Revision as of 16:09, 2 March 2012

Problem

Two parabolas have equations $y= x^2 + ax +b$ and $y= x^2 + cx +d$, where $a, b, c,$ and $d$ are integers, each chosen independently by rolling a fair six-sided die. What is the probability that the parabolas will have a least one point in common?

Solution 1

Set the two equations equal to each other: $x^2 + ax + b = X^2$ + cx + d. Now remove the x squared and get x's on one side: ax-cx=d-b. Now factor x: x(a-c)=d-b. If a cannot equal c, then there is always a solution, but if a=c, a 1 in 6 chance, leaving a 1080 out 1296, always having at least one point in common. And if a=c, then the only way for that to work, is if d=b, a 1 in 36 chance, however, this can occur 6 ways, so a 1 in 6 chance of this happening. So adding one sixth to 1080/1296, we get the simplified fraction of 31/36; answer D.

Solution 2

Proceed as above to obtain $x(a-c)=d-b$. The probability that the parabolas have at least 1 point in common is 1 minus the probability that they do not intersect.
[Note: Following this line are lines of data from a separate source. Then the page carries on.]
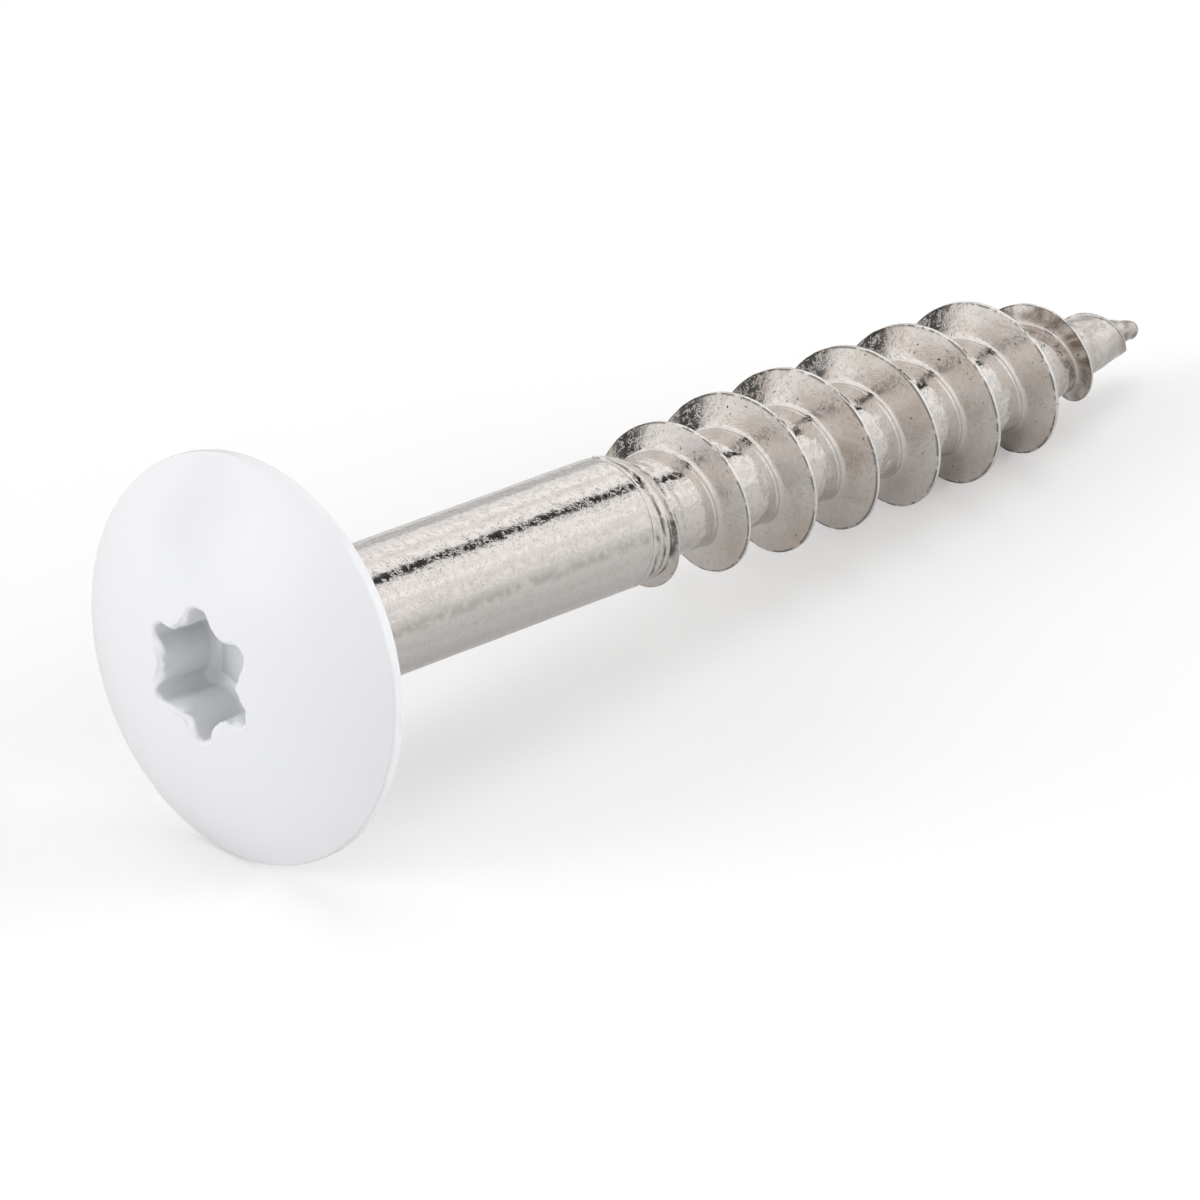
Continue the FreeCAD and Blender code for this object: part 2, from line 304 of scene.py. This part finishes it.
rise_layer = steel.verts.layers.float.new("rise")
crest_layer = steel.verts.layers.float.new("crest")
edge_layer = steel.verts.layers.float.new("edge")
score_layer = steel.verts.layers.float.new("score")
burnt_layer = steel.verts.layers.float.new("burnt")
for vert in steel.verts:
    turn = (vert.co.z - THREAD_START - vert[across]) / PITCH
    place, radius, height = ridge_point(turn, vert[across])
    spot = Vector((vert.co.x, vert.co.y, 0)).normalized()
    on_crest = abs(vert[across]) < 0.05 and height > LOWEST_RIDGE
    beside_crest = 0.055 < abs(vert[across]) < 0.07 and height > LOWEST_RIDGE
    waves = WAVE_HEIGHT * skin_noise(spot, radius, place, 0.9)
    ripples = RIPPLE_HEIGHT * skin_noise(spot, radius, place, 2.6, 40)
    calm = 1 - 0.6 * min(height, 1)
    radius += calm * (waves + ripples)
    scored = fade(14.34, 14.44, place) * (1 - fade(15.1, 16.4, place)) * (1 - fade(0.1, 0.4, height))
    furrow = math.sin(math.atan2(spot.y, spot.x) * FURROWS_ROUND - place * FURROWS_ALONG)
    radius += FURROW_DEPTH * scored * furrow
    on_ridge_or_nub = max(fade(0.05, 0.3, height), fade(36.3, 37.8, place))
    vert[burnt_layer] = fade(31.5, 34, place) * (0.3 + 0.7 * on_ridge_or_nub)
    vert[score_layer] = scored * fade(0, 1, -furrow)
    vert[edge_layer] = 1.0 if beside_crest else 0.0
    if on_crest:
        nick = skin_noise(spot, radius, place, 3.5, 90)
        radius -= NICK_DEPTH * max(nick - NICK_LEVEL, 0)
    vert[rise_layer] = height
    vert[crest_layer] = 1.0 if on_crest else 0.0
    vert.co = (spot.x * radius, spot.y * radius, place)
print("ridge shaped over", TURNS, "turns")

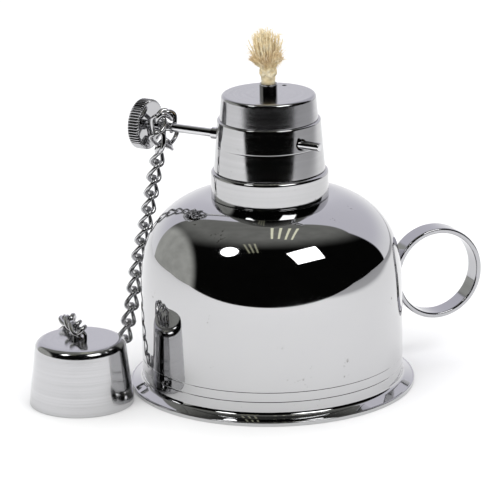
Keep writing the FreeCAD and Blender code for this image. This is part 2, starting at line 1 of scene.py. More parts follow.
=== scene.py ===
# %% [markdown]
# # A chromed spirit lamp
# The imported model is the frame: every CAD piece comes in at its real place, in metres.
# This lesson gives the metal its finish and rebuilds the pieces whose shape has to be finer
# than the frame's: the mirror-bright turned parts, the twisted chain and the frayed wick.

# %% Load the frame
import math
import random

import bmesh
import bpy
from mathutils import Matrix, Vector


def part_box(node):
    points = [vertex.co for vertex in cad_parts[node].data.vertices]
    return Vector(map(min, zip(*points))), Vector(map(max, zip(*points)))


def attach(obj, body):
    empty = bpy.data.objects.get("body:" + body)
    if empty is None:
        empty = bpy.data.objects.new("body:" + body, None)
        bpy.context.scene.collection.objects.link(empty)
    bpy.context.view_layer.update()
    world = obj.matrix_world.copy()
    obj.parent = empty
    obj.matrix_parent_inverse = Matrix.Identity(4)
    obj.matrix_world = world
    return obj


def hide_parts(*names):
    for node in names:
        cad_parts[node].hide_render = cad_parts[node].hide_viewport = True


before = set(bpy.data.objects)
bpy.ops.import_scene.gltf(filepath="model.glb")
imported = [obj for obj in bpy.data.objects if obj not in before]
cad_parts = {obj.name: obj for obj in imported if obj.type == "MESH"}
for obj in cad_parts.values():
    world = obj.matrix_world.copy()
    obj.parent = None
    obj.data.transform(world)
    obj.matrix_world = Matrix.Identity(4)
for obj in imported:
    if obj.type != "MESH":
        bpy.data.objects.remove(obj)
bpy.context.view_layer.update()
MM = 0.001

# %% [markdown]
# ## Measures
# A box drawn round each CAD node gives most heights and radii, so they are read from the
# frame and not written a second time. Only curves that a box can't show, such as the radius
# of a shoulder, are written here.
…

The equation $x(a-c)=d-b$ has no solution if and only if $a=c$ and $d\neq b$. The probability that $a=c$ is $\frac{1}{6}$ while the probability that $d\neq b$ is $\frac{5}{6}$. Thus we have $1-\left(\frac{1}{6}\right)\left(\frac{5}{6}\right)=\frac{31}{36}$ for the probability that the parabolas intersect.